H1b would be one the commonest ways of getting over for someone in your position. You require a potential employer to apply for the visa on your behalf.

Fresh off the boat you'll certainly have all the problems with renting/travelling/living/etc. None of them are insurmountable, though. Shout when you've got the visa and folks will guide you through.

As an employee of an aerospace firm, you'd expect the health insurance to be part of your remuneration. This could involve them taking anything from virtually nothing to a significant portion of your pay out of your check. 

One of the big problems you will run into is indeed security clearance. This will rule out many jobs in this industry for you.


----------



## twostep (Apr 3, 2008)

First - do your homework and know where what happens. Seattle and Huntsville are laying off. Wichita is still going. I have not spoken with anyone in FL lately. This means aviation/space engineers with clearances or eligible to get them are on the market. As most contracts are somehow linked to government funding clearance is an issue.

H1B is not the only option. I remember when MBB was working on the MRCA and staff lived out of suitcases:>) You did not give much information about your credentials/experience. What do you bring to the table that would make a US employer jump through the hoops of visa sponsoring?

Insurance/rent/car ... have you used the search option? These questions popp up on a regular basis.


----------



## American Guy (Aug 27, 2008)

Sorry to say it, but you have little-to-no chance of obtaining an H1b visa. Why?

First, the aerospace industry is deep in the recession. They aren't hiring, and they aren't going to hire a new aerospace eng. grad from overseas when there are thousands here in the US already. Second, the Obama Administration just slashed the Orion space program, so that money is now pretty much gone. Third, given the fact that you are a foreign national, you won't be working on any military projects, so that leaves civilian projects only.

The rest of the issues you mention are pretty much irrelevant - you can't get here doing what you wish to do. Sorry, but that's the truth.


----------



## dalts (Feb 2, 2010)

American Guy said:


> Sorry to say it, but you have little-to-no chance of obtaining an H1b visa. Why?
> 
> First, the aerospace industry is deep in the recession. They aren't hiring, and they aren't going to hire a new aerospace eng. grad from overseas when there are thousands here in the US already. Second, the Obama Administration just slashed the Orion space program, so that money is now pretty much gone. Third, given the fact that you are a foreign national, you won't be working on any military projects, so that leaves civilian projects only.
> 
> The rest of the issues you mention are pretty much irrelevant - you can't get here doing what you wish to do. Sorry, but that's the truth.
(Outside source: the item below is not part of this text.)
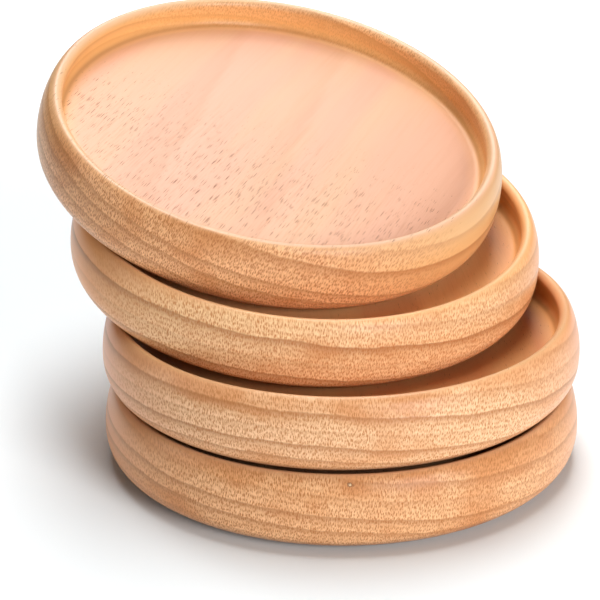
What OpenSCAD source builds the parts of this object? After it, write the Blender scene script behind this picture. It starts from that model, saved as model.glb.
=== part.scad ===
/* [Coaster] */
// Widest diameter of one coaster
coaster_d = 90; // [80:1:110]
// Height of one coaster
coaster_h = 15; // [14:0.5:20]
// Height above the base where the wall is widest
belly_h = 6.8; // [5:0.2:9]
// How far the flat underside stops short of the widest line, all round
base_inset = 8.7; // [6:0.1:12]
// How full the curve is from the base to the widest line: 0.5 is a straight chamfer, 0.71 an ellipse
base_curve_share = 0.76; // [0.7:0.01:0.85]
// How full the curve is from the widest line to the rim
rim_curve_share = 0.67; // [0.6:0.01:0.75]

/* [Recess] */
// How far the highest line of the rim stands in from the widest line
crest_inset = 2.7; // [2:0.1:3.5]
// Radius of the rounded lip inside the crest
lip_r = 1.4; // [1:0.1:2]
// Depth of the recess below the crest
recess_depth = 5.9; // [5:0.1:8]
// How far the recess wall is cut back under the lip
undercut = 0.4; // [0:0.1:0.8]
// Radius of the cove between the recess wall and the floor
cove_r = 2; // [1:0.1:2.4]

/* [Stack] */
// How far the second coaster has slipped back on the bottom one
second_shift = 1.2; // [0:0.1:2]
// How much the second coaster leans, in degrees
second_lean_deg = 0.4; // [0:0.1:0.8]
// Direction of its low side, in degrees from straight right
second_low_side_deg = -86; // [-90:1:-30]
// How far the third coaster is slid back on the second
third_shift = 15.5; // [12:0.1:17]
// Direction of its low side, in degrees from straight right
third_low_side_deg = -63; // [-90:1:-30]
// How far the top coaster is slid back on the third
top_shift = 12.9; // [11:0.1:17]
// Direction of its low side, in degrees from straight right
top_low_side_deg = -50; // [-90:1:-30]
// Clearance between coasters that rest on each other
seat_gap = 0.15; // [0.1:0.05:0.3]

/* [Hidden] */
$fn = 96;

// Pale peach of oiled beech
beech = [0.87, 0.68, 0.52];

coaster_r = coaster_d / 2;
base_r = coaster_r - base_inset;
crest_r = coaster_r - crest_inset;
floor_z = coaster_h - recess_depth;
wall_r = crest_r - lip_r + undercut;
lip_z = coaster_h - lip_r;

// Steps along each curve of the outline
curve_steps = 14;
lip_steps = 6;
cove_steps = 5;
// Samples round half of the rim, and passes of the search for the resting place
rim_samples = 45;
rest_passes = 4;
lean_passes = 14;
// Largest lean the search allows, in degrees
most_lean_deg = 25;

base_power = curve_power(base_curve_share);
rim_power = curve_power(rim_curve_share);

// Power of the superellipse that passes through this share of both half lengths
function curve_power(share) = -ln(2) / ln(share);

// Quarter curve from the end of its width (0) to the end of its height (1)
function quarter(width, height, power, t) =
    [width * pow(cos(90 * t), 2 / power), height * pow(sin(90 * t), 2 / power)];

// Outer wall below the widest line, from the base upwards
base_curve = [
    for (i = [0:curve_steps])
        let (q = quarter(coaster_r - base_r, belly_h, base_power, 1 - i / curve_steps))
            [base_r + q.x, belly_h - q.y]
];

// Outer wall above the widest line, up to the crest
rim_curve = [
    for (i = [1:curve_steps])
        let (q = quarter(coaster_r - crest_r, coaster_h - belly_h, rim_power, i / curve_steps))
            [crest_r + q.x, belly_h + q.y]
];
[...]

Actually, I am in the process of moving to Dubai (Was in Wichita supporting my companies products at Cessna, Learjet and Beachcraft for 3.5 years),none of these companies will be back in the loop of hiring until at least next year (Hence why my company relocated me to Dubai). I know as of Jan 2010 Lear (Bombardier) is going to have another round of layoffs, Cessna is giving their people 10 weeks of furlough this year and Beach is just in limbo and keeping thier head above water with millitay contracts on the kingair. I know Spirit aerospace in Wichita is looking for people to build the 787 fuse (not sure about engineering).

I know most of Wichita's labor force has either moved to Bell in Texas to support Millitary programs or to Boeing in Renton on contract..
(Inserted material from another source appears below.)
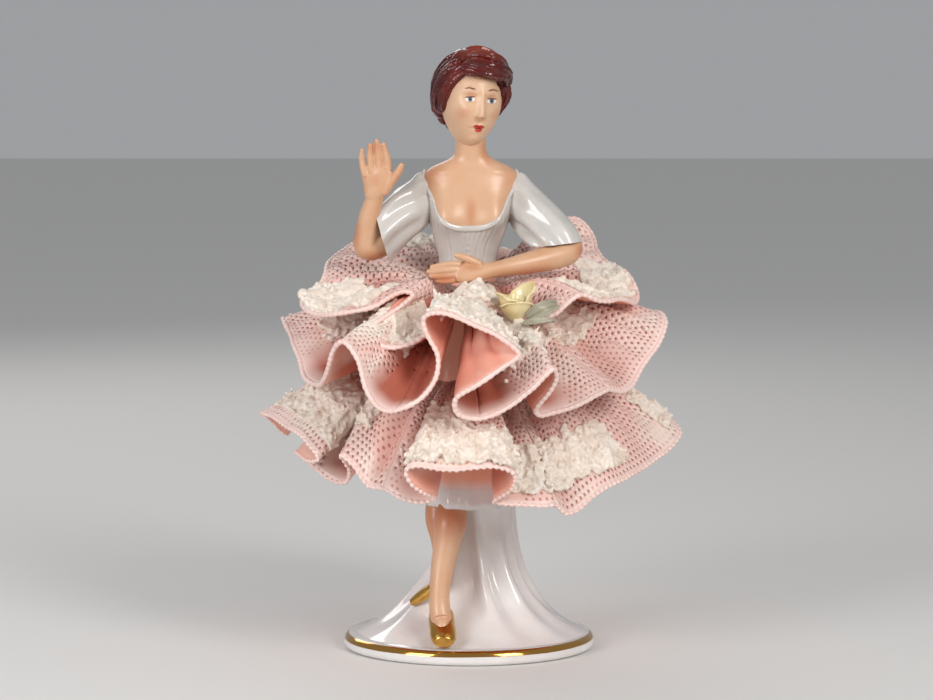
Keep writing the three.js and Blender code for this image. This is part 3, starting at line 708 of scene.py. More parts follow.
def hair_form():
    forms = [ball((0.4, 1.2, 2.8), (7.7, 8.2, 9.3)), ball((-2.2, 0.4, 9.4), (3.8, 4.2, 2.7))]
    for drawn in HAIR_WAVES:
        wave = [(0.9 * x, y, z, wide, deep) for x, y, z, wide, deep in drawn]

        def strand(u, v, phase=wave[0][0]):
            lines = math.cos(2 * math.pi * (7 * u + 0.9 * v) + phase)
            return 0.24 * lines + 0.09 * math.cos(2 * math.pi * (13 * u - 0.6 * v) + phase)
        middle = Vector(wave[len(wave) // 2][:3]).normalized()
        forms.append(shaped_grid(48, 48, tube_place(wave, middle, strand)))
    for x, y, z in NAPE_CURLS:
        forms.append(ball((x, y, z), (1.9, 1.9, 1.7)))
        forms.append(ball((x * 1.08, y * 1.08, z - 0.3), (1, 1, 0.9)))
    fused = fuse(together(*forms), 0.18, 2)
    for vert in fused.verts:
        place = vert.co + vert.normal * 0.1 * noise.noise(vert.co * 1.1)
        place.x *= HAIR_SLIM
        place.z *= HAIR_SLIM if place.z > 0 else 1
        vert.co = HEAD_PLACE @ place
    return fused


def hair_enamel():
    material, tree, shader, colour = glaze("hair_enamel", srgb(104, 22, 15), srgb(44, 7, 6),
                                           0.22, 160, 1, 0.12, 0.5)
    shader.inputs["Specular IOR Level"].default_value = 0.25
    # The crown is painted a brighter red-brown: a painted highlight where the light falls on top of the
    # head.
    crown = HEAD_PLACE @ Vector((1.5, -2, 10.5))
    crown_highlight = spot(tree, crown, (8, 9, 5), soft=0.9)
    feed(tree, shader.inputs["Base Color"], mix_in(tree, crown_highlight, colour, srgb(138, 54, 34)))
    return material


piece("waved_hair", hair_form(), [hair_enamel()], "hair_glaze", "hair")

# ---- Sleeves ------------------------------------------------------------------------
# Cast with the bodice and glazed white. Her right sleeve is a bell that opens towards the
# raised forearm; her left is a fuller puff that narrows to a soft cuff above the elbow.
# Each ring of a sleeve: its upper point x, z, its lower point x, z, its middle y, its depth.
RIGHT_SLEEVE = [
    (-7.4, 107.4, -7.2, 100, 0.4, 1.6), (-11, 108.5, -8.8, 97.4, 0.2, 3.6),
    (-13.6, 106.8, -10.6, 95.4, -0.6, 5.4), (-16.7, 104.9, -13.4, 93.2, -1.8, 5.9),
    (-19.4, 102.2, -16.2, 90.4, -3, 6), (-21.2, 100.2, -17.8, 88.2, -3.8, 6.1)]
LEFT_SLEEVE = [
    (8, 107.4, 7.6, 100, 0.4, 1.6), (11.7, 108.5, 9.1, 97.4, 0.2, 3.6), (14.8, 106, 10, 95.4, -0.7, 5.6),
    (19.6, 101.4, 11.2, 94.4, -2.4, 6.2), (23.6, 96.9, 12.2, 93.4, -4.4, 6.2),
    (25.4, 93.4, 13, 92.2, -5.6, 5.8)]


def sleeve_form(rings, folds, depth, creases):
    """Outside from shoulder to cuff, over the rim, then back up inside."""
    wall = 0.6
    lip = 0.56

    def place(u, v):
        outside = v < lip
        t = v / lip if outside else 1 - (v - lip) / (1 - lip) * 0.5
        ax, az, bx, bz, y, deep = spline(rings, min(t, 1))
        upper, lower = Vector((ax, y, az)), Vector((bx, y, bz))
        middle, across = (upper + lower) / 2, (upper - lower) / 2
        wide = across.length
        across.normalize()
        out = across.cross(Vector((0, 1, 0))).cross(across).normalized()
        turn = 2 * math.pi * u
        grow = depth * math.cos(folds * turn + 2.5 * t) * (0.2 + 0.8 * t ** 2)
        grow += 0.3 * noise.noise(Vector((2 * math.cos(turn), 2 * math.sin(turn), 3 * t)))
        for angle, start, end, high in creases:
            run = bell(t, (start + end) / 2, (end - start) / 2)
            grow += high * run * swell(math.degrees(turn), angle + 30 * (t - 0.5), 15)
        grow -= 0 if outside else wall
        shut = 1
        if outside and t < 0.06:
            shut = math.sqrt(max(1 - (1 - t / 0.06) ** 2, 0))
        if v == 1:
            shut = 0
        return (middle + across * (wide + grow) * shut * math.cos(turn)
                + out * (deep + grow) * shut * math.sin(turn))
    return shaped_grid(132, 120, place)


# Each crease: its bearing round the ring (degrees, 90 or 270 in front), its run, its height.
RIGHT_CREASES = [
    (232, 0.35, 1.1, -1), (258, 0.5, 1.2, 0.7), (285, 0.2, 0.9, -1.1), (315, 0.4, 1.1, 0.7)]
LEFT_CREASES = [
    (222, 0.1, 0.8, -1.2), (248, 0.3, 1.1, 0.8), (272, 0.3, 1.1, -0.8), (300, 0.2, 0.9, 0.6),
    (205, 0.5, 1.1, 0.7)]
RIGHT_SIDE = Vector((1, -0.35, 0.5)).normalized()
LEFT_SIDE = Vector((0.6, -0.6, 0.5)).normalized()
sleeve_glaze = glaze("sleeve_glaze", srgb(212, 208, 202), srgb(188, 181, 174), 0.2, 110, 0.7,
                     0.15, 0.35)[0]
piece("bell_sleeve", sleeve_form(RIGHT_SLEEVE, 5, 0.16, RIGHT_CREASES), [sleeve_glaze],
      "white_glaze", "right_sleeve")
piece("puff_sleeve", sleeve_form(LEFT_SLEEVE, 5, 0.16, LEFT_CREASES), [sleeve_glaze],
      "white_glaze", "left_sleeve")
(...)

Thus the aviation world in not booming yet. Mind you, the helicopter market is on the increase and did not seem to get as impacted as the Bizz jet market in the downturn...

Hope this helps


----------



## RaptorBlade30 (Jan 31, 2010)

Thanks all for the advice so far.

Ive done an awful lot of research and found the following:

1. There are a huge amount of jobs advertised by aerospace firms in the US. I literally dont have time to trawl through them all. So that is encouraging.

2. I understand that there are US engineers out there for jobs too. However, I have a very good resume and hope that puts me above most other applicants. 

3. Due to the recession its actually easier to get h1B in one respect - there are more of them available. usually, they sell out in a week. This year it was 10 months. Id rather that than having none available and thus no change at all .

4. The orion project was NASA which as a federal agency requires a US citizen by default. In addition, that money was freed up intentionally for other aerospace projects so in some ways that helps too. Indeed, with obama transferring that cash to private industry for the same moon goal which may not require a severe secclear that if anything opens up for avenues for me. 

5. I am officially a 'mid-career' pro by now with 6yrs of experience under my belt rather than a new grad. I like to think Im in the best position possible for such a move. 

Any further discussion welcome. I indeed to soak up as much advice as possible to help shape my decisions and how to tackle this.


----------



## motorboat (Oct 24, 2014)

THREAD BUMP

The last post was 5 years ago and the economic situation has changed somewhat I guess.

I've been looking at aerospace jobs (commercial not military) at Boeing in USA and wondering how best to proceed. 

I have colleagues who have relocated to the USA in the last few months, so its clearly not impossible.

What are the odds of Boeing employing a foreigner (British) as an engineer in the USA?

Should I be applying for a H1B in advance or waiting until an employer hopefully hires me?

How do I find out how many visas are available in any given year?

Many thanks


----------



## twostep (Apr 3, 2008)

Google and search function versus engineer

Visa - uscis.gov
H1B issued - travel.state.gov, bulletin
H1B application - employee cannot apply
Moving commercial - those are legacy jobs in Seattle. You better bring the Golden Gate to the table.


----------



## Davis1 (Feb 20, 2009)

Understanding H-1B Requirements | USCIS


----------



## motorboat (Oct 24, 2014)

twostep said:


> Google and search function versus engineer
> 
> Visa - uscis.gov
> H1B issued - travel.state.gov, bulletin
> ...


My bold. What does this mean?


----------